To think not of humanity as a species, but of oneself—to be an individual, belonging to a kind of which no one else is a member…

― Atrona Grizel

On the wall of the room where he hanged himself, right next to an arrow pointing to his lifeless body, it was written: “No one will be able to read this masterpiece correctly.” And then, at that moment, the accompanying silence understood: the artist, in an ancient rage because there was no one, nor had there ever been anyone, who could grasp his art, had torn it apart and thrown it into the fireplace. Had it burned? It is uncertain. Perhaps this very act was the exact art itself.

― Atrona Grizel

That which is about to be destroyed destroys everything in a final and absolute way as it goes.
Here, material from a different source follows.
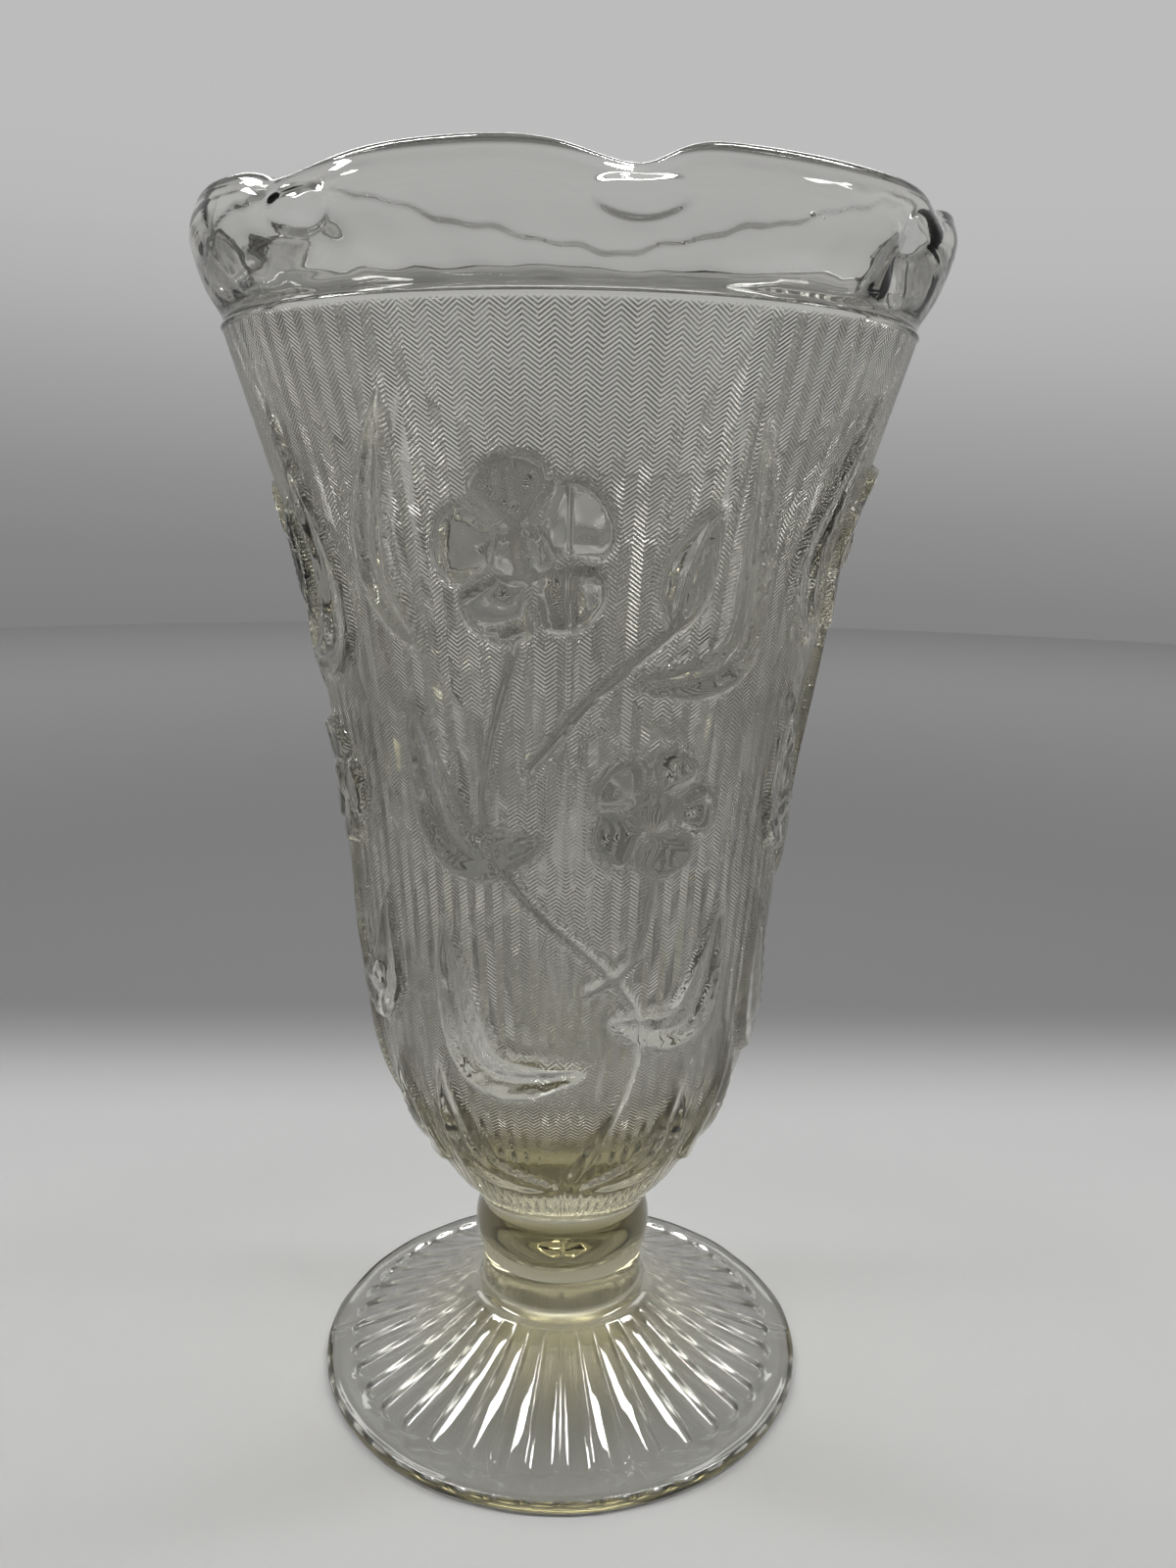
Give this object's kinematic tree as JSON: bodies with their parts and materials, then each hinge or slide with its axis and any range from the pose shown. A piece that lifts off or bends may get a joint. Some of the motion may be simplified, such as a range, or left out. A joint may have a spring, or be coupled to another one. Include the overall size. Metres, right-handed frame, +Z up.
{
  "type": "pressed glass pedestal vase",
  "caption": "Clear pressed glass vase on a rayed pedestal foot, with a knop, floral relief on a herringbone ground and a crimped, flared rim.",
  "frame": {"origin": "centre of the foot's resting ring, on the surface the vase stands on", "axes": "+Z up along the vase's axis, -Y towards the front mould seam, +X to the right of the front view"},
  "size_m": [0.1334, 0.1358, 0.2286],
  "materials": {
    "clear_glass": "clear pressed glass, fire-polished",
    "thick_glass": "solid clear glass with a slight olive cast where it is thick"
  },
  "bodies": {
    "root": {"foot": "clear_glass", "knop": "thick_glass", "bowl": "clear_glass", "ruffled_rim": "clear_glass"}
  },
  "joints": []
}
A dying power is always the most destructive one; the Germans were returning the occupied lands as wastelands to the enemy, and the executions of prisoners became the norm in the final months of the regime.

― Atrona Grizel

When the inner world becomes more real than the outer world, surpassing the practical and the physical to turn abstract, and thereby cosmic, solipsism is not far at all. This person’s body is nothing but a kind of capsule designed solely to house the mind, and the function of this mind is to abandon the body and adopt not the world, but space itself as its home. Their brain functions not as a flesh that embraces the external, but as a kind of “advanced technology” that constantly constructs and deconstructs reality. When “I” is not even in the world, or even in the “existence” itself, how could what is there ever reach them, appearing real?